# Kamera Werstätten Patent Etui Luxus



## Dany (Sep 23, 2015)

This folding camera Patent Etui Luxus is incredibly compact.







Manufactured circa 1925 by KW (Kamera Werkstätten) in Dresden Germany, the 6x9 cm format camera, while folded has the dimensions of a lady's make up powder box.

I had the chance to find it with its original plate holders and accessories






It is fitted with a nice Tessar lens on a Compur shutter






There is a black leather version next to it on my shelves






Daniel


----------



## IanG (Nov 15, 2017)

Surprised I miss this post Daniel 

I guess from just looking that they are 9x12 not 6.5x9 cameras.  The plate holders are different to the KW 6.5x9 ones I have (two variants) which have a unique catch to show unexposed then exposed, I don;t have a 6.5x9 Patent |etui just 3 wallets of 3 plate holders.

Very nice, I keep meaning to use my KW 9x12 but we keep it in Turkey, my film inserts and 9x12 film are in the UK 

Ian


----------



## IanG (Nov 15, 2017)

A size comparison:






5x4in Crown Graphic, 9x12 Patent Etui and a Zeiss Ikonta 520 (6x4.5).

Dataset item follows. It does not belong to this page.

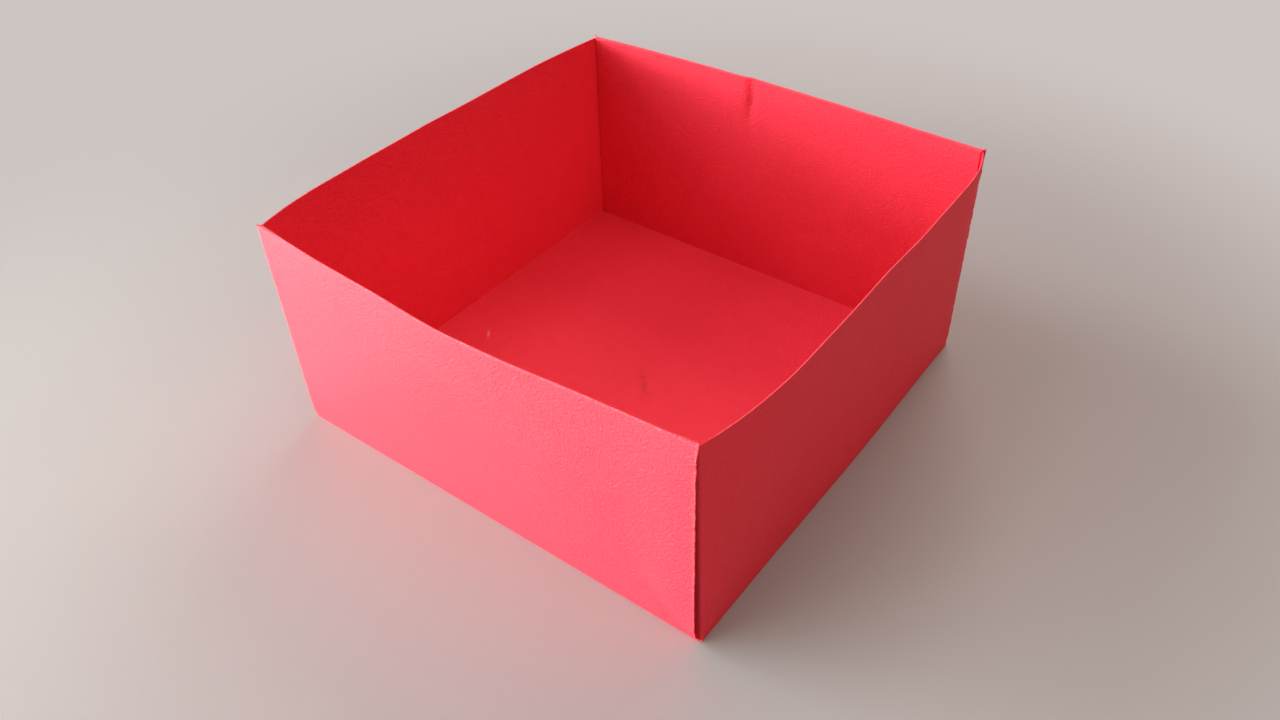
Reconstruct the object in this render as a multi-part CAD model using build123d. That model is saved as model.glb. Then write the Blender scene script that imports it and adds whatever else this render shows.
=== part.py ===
from build123d import *
import math
import os

# Square sheet of paper that the whole box is folded from.
SHEET_SIDE = 210.0
PAPER = 0.1
LAYER_GAP = 0.025

# Outward bow of the end walls' rims, largest half way along.
NEAR_END_BOW = 2.25
FAR_END_BOW = 1.05

# Outward bow of the side walls' rims and the reach over which it dies away at each corner.
RIGHT_BOW = 2.45
RIGHT_REACH_NEAR = 7.5
RIGHT_REACH_FAR = 5.0
LEFT_BOW = 1.65
LEFT_REACH_NEAR = 7.0
LEFT_REACH_FAR = 12.0
FAN_FACETS = 4

# Creases and the small distances that paper edges keep from them.
CREASE_RADIUS = 0.15
CORNER_INNER_RADIUS = 0.37
FOOT_RISE = 0.15
GUSSET_MARGIN = 0.1
RAW_SETBACK = 0.4
TRAY_CORNER_EXTRA = 0.1
SEAM_GAP = 0.05
TIP_OPENING = 0.3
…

Hard to imagine that the PAtent Etui negative is almost the same as a 5x4 same length just narrower.






That's the Patent Etui alongside a Rodenstock 9x12 camera (rebadged Welta).

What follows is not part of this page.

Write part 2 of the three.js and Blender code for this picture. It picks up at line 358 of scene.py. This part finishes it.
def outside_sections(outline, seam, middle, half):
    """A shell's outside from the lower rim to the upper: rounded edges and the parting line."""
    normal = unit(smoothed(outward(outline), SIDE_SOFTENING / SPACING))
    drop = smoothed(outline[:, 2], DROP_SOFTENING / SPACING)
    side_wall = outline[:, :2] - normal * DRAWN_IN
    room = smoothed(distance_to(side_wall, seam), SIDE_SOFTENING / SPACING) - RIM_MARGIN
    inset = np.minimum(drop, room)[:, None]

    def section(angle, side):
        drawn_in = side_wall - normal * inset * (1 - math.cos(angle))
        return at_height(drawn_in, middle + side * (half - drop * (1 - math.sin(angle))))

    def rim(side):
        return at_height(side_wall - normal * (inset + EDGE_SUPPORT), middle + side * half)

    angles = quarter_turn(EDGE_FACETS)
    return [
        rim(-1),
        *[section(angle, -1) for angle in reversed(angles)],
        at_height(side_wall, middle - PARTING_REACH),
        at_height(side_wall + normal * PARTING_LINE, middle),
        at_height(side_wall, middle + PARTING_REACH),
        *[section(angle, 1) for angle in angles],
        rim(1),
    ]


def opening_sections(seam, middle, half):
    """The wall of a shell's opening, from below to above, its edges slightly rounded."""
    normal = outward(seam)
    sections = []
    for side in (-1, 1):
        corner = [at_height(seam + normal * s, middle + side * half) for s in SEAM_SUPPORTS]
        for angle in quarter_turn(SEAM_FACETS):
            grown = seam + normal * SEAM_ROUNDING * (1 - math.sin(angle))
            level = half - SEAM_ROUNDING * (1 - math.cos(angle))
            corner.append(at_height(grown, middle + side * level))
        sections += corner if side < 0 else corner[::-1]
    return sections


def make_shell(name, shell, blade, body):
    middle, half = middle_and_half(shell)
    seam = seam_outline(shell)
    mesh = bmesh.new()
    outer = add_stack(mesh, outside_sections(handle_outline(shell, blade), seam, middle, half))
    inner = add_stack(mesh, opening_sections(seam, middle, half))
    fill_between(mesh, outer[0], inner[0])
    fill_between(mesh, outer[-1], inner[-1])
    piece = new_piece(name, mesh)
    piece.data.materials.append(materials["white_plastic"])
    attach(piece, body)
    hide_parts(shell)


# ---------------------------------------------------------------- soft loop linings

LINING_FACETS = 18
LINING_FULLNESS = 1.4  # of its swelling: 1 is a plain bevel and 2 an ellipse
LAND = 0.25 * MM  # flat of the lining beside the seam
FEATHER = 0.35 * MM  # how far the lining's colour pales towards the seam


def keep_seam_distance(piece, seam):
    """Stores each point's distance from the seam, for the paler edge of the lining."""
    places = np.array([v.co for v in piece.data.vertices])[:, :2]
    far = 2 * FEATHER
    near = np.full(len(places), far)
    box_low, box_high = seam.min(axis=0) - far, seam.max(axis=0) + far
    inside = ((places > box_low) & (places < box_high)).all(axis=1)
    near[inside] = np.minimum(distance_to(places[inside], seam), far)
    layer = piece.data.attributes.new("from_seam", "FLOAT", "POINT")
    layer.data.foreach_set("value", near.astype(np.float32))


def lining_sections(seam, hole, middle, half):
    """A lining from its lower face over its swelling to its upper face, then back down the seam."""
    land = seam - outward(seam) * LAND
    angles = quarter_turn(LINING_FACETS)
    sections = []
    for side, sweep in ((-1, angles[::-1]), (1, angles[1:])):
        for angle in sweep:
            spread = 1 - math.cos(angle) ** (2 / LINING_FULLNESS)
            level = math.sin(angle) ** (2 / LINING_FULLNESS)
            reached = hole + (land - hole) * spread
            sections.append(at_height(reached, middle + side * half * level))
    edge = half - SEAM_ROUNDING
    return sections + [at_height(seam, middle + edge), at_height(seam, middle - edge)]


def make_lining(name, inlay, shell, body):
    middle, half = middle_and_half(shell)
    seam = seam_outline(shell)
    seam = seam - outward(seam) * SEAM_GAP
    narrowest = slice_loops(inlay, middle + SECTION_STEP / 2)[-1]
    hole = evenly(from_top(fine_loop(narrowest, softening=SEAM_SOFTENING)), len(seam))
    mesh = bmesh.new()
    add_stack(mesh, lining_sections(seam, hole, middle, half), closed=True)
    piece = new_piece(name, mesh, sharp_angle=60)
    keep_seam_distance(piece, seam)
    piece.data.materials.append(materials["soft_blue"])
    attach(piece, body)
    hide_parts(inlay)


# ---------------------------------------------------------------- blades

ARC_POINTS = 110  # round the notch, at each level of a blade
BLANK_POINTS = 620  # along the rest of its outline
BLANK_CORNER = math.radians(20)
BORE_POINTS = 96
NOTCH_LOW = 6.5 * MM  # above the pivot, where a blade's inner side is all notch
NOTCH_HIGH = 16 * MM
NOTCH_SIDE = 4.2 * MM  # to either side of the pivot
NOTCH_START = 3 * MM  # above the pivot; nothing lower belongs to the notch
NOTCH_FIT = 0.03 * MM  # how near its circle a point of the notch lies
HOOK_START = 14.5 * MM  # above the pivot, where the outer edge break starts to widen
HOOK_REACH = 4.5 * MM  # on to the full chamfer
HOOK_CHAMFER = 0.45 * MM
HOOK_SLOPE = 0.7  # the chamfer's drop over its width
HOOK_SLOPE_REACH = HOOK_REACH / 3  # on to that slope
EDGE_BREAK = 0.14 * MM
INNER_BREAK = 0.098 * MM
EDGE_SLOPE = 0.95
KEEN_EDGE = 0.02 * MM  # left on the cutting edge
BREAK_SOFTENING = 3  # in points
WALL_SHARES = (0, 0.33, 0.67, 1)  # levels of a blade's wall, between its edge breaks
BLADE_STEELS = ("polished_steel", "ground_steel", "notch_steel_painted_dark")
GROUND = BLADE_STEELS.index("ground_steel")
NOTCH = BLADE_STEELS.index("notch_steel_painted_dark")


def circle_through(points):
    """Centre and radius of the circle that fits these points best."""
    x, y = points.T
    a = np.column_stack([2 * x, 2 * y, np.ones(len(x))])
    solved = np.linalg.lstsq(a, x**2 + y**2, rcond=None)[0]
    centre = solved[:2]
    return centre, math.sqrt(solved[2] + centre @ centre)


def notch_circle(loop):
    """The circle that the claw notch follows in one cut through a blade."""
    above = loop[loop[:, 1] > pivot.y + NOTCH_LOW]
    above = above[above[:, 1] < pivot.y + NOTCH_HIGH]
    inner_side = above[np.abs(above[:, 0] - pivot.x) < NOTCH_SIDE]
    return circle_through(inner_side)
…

Beautiful cameras and useable . . . . . .

Ian


----------



## Dany (Nov 16, 2017)

The two Patent Etui presented here above are 6,5 x 9 format.
Both are fitted with a 1:4.5 f: 105 mm Tessar lens  on Compur shutter

Quite recently, I got a third one that was, I suppose, less expensive because equipped with a Meyer Gorlitz Anastigmat Trioplan 1:6.3 f 105 mm lens on a Vario dial type shutter.





But I had it together with the rollfilm 120 adaptor on the back.






One advertisement from amateur photographer 1925


----------



## IanG (Nov 17, 2017)

A.O.Roth the importers of Meyer into the UK sold Patent Etui cameras with Meyer lenses, I have some BJPA adverts somewhere. They sold unbranded Leica's as well with their f1.5 lens.

I'll check the adverts when I'm in my darkroom later today.  Now I see the last image of the 3rd camera it's claer  it's a 6,5x9.  All my 6.5x9 plate holders are quite different to yours.

Ian


----------